As explained in the Gospel of John:
One who was there had been an invalid for thirty-eight years. When Jesus saw him lying there and learned that he had been in this condition for a long time, he asked him, "Do you want to get well?"
"Sir," the invalid replied, "I have no one to help me into the pool when the water is stirred. While I am trying to get in, someone else goes down ahead of me."
Then Jesus said to him, "Get up! Pick up your mat and walk." At once the man was cured; he picked up his mat and walked.
The day on which this took place was a Sabbath, and so the Jewish leaders said to the man who had been healed, "It is the Sabbath; the law forbids you to carry your mat."

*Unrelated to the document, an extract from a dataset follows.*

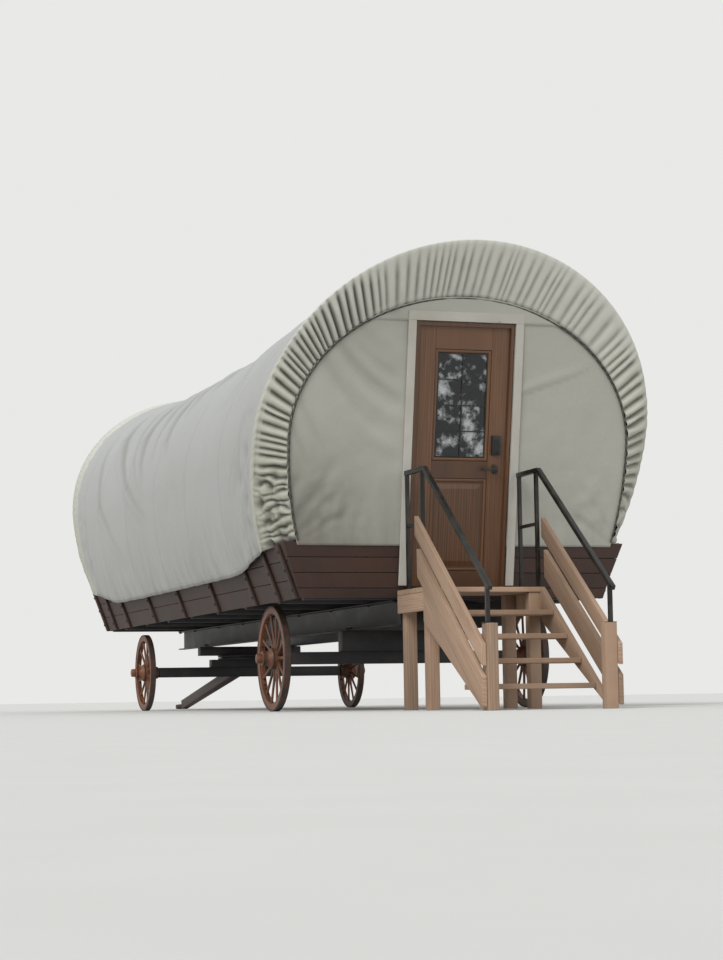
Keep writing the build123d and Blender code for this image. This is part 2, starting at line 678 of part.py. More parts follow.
# Tongue resting with its eye on the ground
POLE_WIDE = 100
POLE_TIP_WIDE = 72
POLE_HEEL = 60
SHANK_LENGTH = 110
SHANK_IN = 16
SHANK_SHARE = 0.8
half_eye = EYE_THICK / 2
tongue_angle = 0
for _ in range(6):
    span = TONGUE_TIP - TONGUE_PIVOT_X - half_eye * sin(tongue_angle)
    fall = TONGUE_PIVOT_Z - half_eye * cos(tongue_angle)
    tongue_angle = atan2(fall, span)
tongue_length = span / cos(tongue_angle) - EYE_RADIUS
tongue_spot = Pos(TONGUE_PIVOT_X, 0, TONGUE_PIVOT_Z) * Rot(0, degrees(tongue_angle), 0)
pole_end = tongue_length - EYE_RADIUS + SHANK_IN - SHANK_LENGTH
pole_plan = outline([
    (-POLE_HEEL, -POLE_WIDE / 2), (pole_end, -POLE_TIP_WIDE / 2), (pole_end, POLE_TIP_WIDE / 2),
    (-POLE_HEEL, POLE_WIDE / 2),
])
pole = extrude(Pos(0, 0, -POLE_WIDE / 2) * pole_plan, amount=POLE_WIDE)
pole = pole - Rot(90, 0, 0) * Cylinder(PIN_RADIUS + RUNNING_FIT, 2 * POLE_WIDE)
save("tongue_pole", tongue_spot * pole)
eye = Pos(tongue_length, 0, 0) * (Cylinder(EYE_RADIUS, EYE_THICK) - Cylinder(EYE_BORE, 2 * EYE_THICK))
half_shank = SHANK_SHARE * half_eye
shank = block(pole_end + 1, pole_end + SHANK_LENGTH, -half_eye, half_eye, -half_shank, half_shank)
save("tongue_eye", tongue_spot * (eye + shank))

# Stairs with landing
stair_top_x = -BOX_HALF_LENGTH - STAIR_GAP
nose_x = stair_top_x - LANDING
rise = LANDING_TOP / (STEP_COUNT + 1)
slope = rise / STEP_GOING
foot_x = nose_x - STEP_COUNT * STEP_GOING
tread_half = STAIR_HALF - STAIR_BOARD - 1
TREAD_LAP = 10


def planks(x0, x1, half, top, count):
    """Boards side by side across the stairs, with a narrow gap between them."""
    pitch = (x1 - x0 + STAIR_PLANK_GAP) / count
    rows = []
    for place in range(count):
        start = x0 + place * pitch
        rows.append(block(start, start + pitch - STAIR_PLANK_GAP, -half, half, top - STAIR_BOARD, top))
    return rows


treads = planks(nose_x, stair_top_x, STAIR_HALF, LANDING_TOP, LANDING_PLANK_COUNT)
for count in range(1, STEP_COUNT + 1):
    front = nose_x - count * STEP_GOING
    back = front + STEP_GOING + TREAD_LAP
    treads = treads + planks(front, back, tread_half, LANDING_TOP - count * rise, TREAD_PLANK_COUNT)
save("stair_treads", Compound(children=treads))


def slope_board(low_offset, high_offset, x_start, x_end, y0, y1):
    """A side board parallel to the stair slope between two heights above the nosing line."""
    corners = [(x_start, low_offset), (x_start, high_offset), (x_end, high_offset), (x_end, low_offset)]
    points = []
    for x, offset in corners:
        points.append((x, 0, max(0, LANDING_TOP + (x - nose_x) * slope + offset)))
    return extrude(Pos(0, y0, 0) * outline(points), amount=y1 - y0, dir=(0, 1, 0))


# Guard boards above the nosing line: how far each one's lower edge and upper edge stand over it
STRINGER_DEEP = 260
LOWER_GUARD = (60, 270)
UPPER_GUARD = (340, 490)
inner_y = STAIR_HALF - STAIR_BOARD
newel_x = foot_x - STEP_GOING + STAIR_GAP
newel_front = newel_x - NEWEL
post_low_y = inner_y - 1 - NEWEL
landing_under = LANDING_TOP - STAIR_BOARD - 1
stringer = slope_board(-STRINGER_DEEP, 0, newel_x + 1, nose_x - 1, inner_y, STAIR_HALF)
landing_beam = block(nose_x, stair_top_x, inner_y, STAIR_HALF, LANDING_TOP - 2 * NEWEL, landing_under)
landing_post = block(nose_x + 12, nose_x + 12 + NEWEL, post_low_y, inner_y - 1, 0, landing_under)
wall_post = block(stair_top_x - 2 - NEWEL, stair_top_x - 2, post_low_y, inner_y - 1, 0, landing_under)
save("stair_stringers", both_sides(Compound(children=[stringer, landing_beam, landing_post, wall_post])))
guard_y = STAIR_HALF + 1
lower_guard = slope_board(*LOWER_GUARD, newel_front, nose_x + 20, guard_y, guard_y + STAIR_BOARD)
upper_guard = slope_board(*UPPER_GUARD, newel_front, nose_x + 60, guard_y, guard_y + STAIR_BOARD)
newel = block(newel_front, newel_x, guard_y - 2 - NEWEL, guard_y - 2, 0, NEWEL_TOP)
save("stair_guards", both_sides(Compound(children=[lower_guard, upper_guard, newel])))

# Black steel handrails, level over the landing and sloping down to the newels
HANDRAIL_WALL_GAP = 60
HANDRAIL_IN = 30
MID_BAR_LOW = 470
MID_BAR_HIGH = 495
bar_y = STAIR_HALF - HANDRAIL_IN
bar_z = LANDING_TOP + HANDRAIL_HIGH
bar_back = -end_x(bar_z) - HANDRAIL_WALL_GAP
bar_turn = nose_x + 10
bar_foot = newel_x - HANDRAIL_OVERHANG + HANDRAIL / 2 * sin(atan(slope))
foot_z = bar_z + (bar_foot - bar_turn) * slope
rail_points = [(bar_back, bar_y, bar_z), (bar_turn, bar_y, bar_z), (bar_foot, bar_y, foot_z)]
bar_pieces = []
for start, end in zip(rail_points[:-1], rail_points[1:]):
    line = Line(start, end)
    bar_pieces.append(sweep(Plane(line @ 0, z_dir=line % 0) * Rectangle(HANDRAIL, HANDRAIL), path=line))
post_back = bar_back - 20
post_turn = nose_x + 60
foot_post = newel_x - NEWEL / 2
half_post = HANDRAIL_POST / 2
# columns: place along the wagon, foot and head heights
POSTS = [
    (post_back, LANDING_TOP + 1, bar_z),
    (post_turn, LANDING_TOP + 1, bar_z),
    (foot_post, NEWEL_TOP + 1, bar_z + (foot_post - bar_turn) * slope),
]
for x, low, high in POSTS:
    bar_pieces.append(block(x - half_post, x + half_post, bar_y - half_post, bar_y + half_post, low, high))
bar_pieces.append(block(post_turn, post_back, bar_y - 10, bar_y + 10, LANDING_TOP + MID_BAR_LOW,
                        LANDING_TOP + MID_BAR_HIGH))
save("handrails", both_sides(fuse(bar_pieces)))
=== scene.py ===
import math
import random
from functools import partial

import bpy
import numpy as np
from mathutils import Matrix, Vector, noise


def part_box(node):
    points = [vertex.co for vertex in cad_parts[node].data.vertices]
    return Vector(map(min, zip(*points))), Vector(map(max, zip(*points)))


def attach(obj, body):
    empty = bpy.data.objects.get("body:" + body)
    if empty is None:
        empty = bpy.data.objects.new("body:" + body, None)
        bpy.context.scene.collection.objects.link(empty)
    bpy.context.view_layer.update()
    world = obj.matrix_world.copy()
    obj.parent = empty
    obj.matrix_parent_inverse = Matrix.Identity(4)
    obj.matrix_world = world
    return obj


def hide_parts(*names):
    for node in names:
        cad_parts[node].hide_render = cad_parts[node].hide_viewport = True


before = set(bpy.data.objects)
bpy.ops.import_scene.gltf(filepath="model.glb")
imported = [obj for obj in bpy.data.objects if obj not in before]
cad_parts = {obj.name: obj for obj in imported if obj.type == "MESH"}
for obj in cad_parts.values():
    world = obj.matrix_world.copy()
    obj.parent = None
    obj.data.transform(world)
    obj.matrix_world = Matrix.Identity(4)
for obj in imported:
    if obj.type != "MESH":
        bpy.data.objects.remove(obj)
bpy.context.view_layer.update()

bl_info = {
    "name": "Covered wagon cabin",
    "version": (1, 0, 0),
    "blender": (4, 5, 0),
    "location": "3D View > Sidebar > Wagon",
    "description": "Canvas, joinery, wheels and running gear of a covered wagon cabin",
    "category": "Add Mesh",
}

# Lengths are in metres, X forward to the tongue, Y to the left side, Z up.
# Both ends of the box lean out by the rake, and the door is in the rear one.
BOX_HALF = 3.8
FLOOR_TOP = 0.94
RAKE = math.radians(10)
JAMB_HALF = 0.405
HEAD_TOP = 2.062

# Ring at the end canvas: half width, widest height, top, hem height, hem half width
RING = (1.400, 2.050, 3.165, 1.300, 1.305)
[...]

But he replied, "The man who made me well said to me, 'Pick up your mat and walk.' "
So they asked him, "Who is this fellow who told you to pick it up and walk?"
The man who was healed had no idea who it was, for Jesus had slipped away into the crowd that was there.
Later Jesus found him at the temple and said to him, "See, you are well again. Stop sinning or something worse may happen to you." The man went away and told the Jewish leaders that it was Jesus who had made him well.
So, because Jesus was doing these things on the Sabbath, the Jewish leaders began to persecute him. In his defense Jesus said to them, "My Father is always at his work to this very day, and I too am working."
Added note:
Some manuscripts render the name of Bethesda as Bethzatha or Bethsaida. Today, there are many hospitals that are named Bethesda.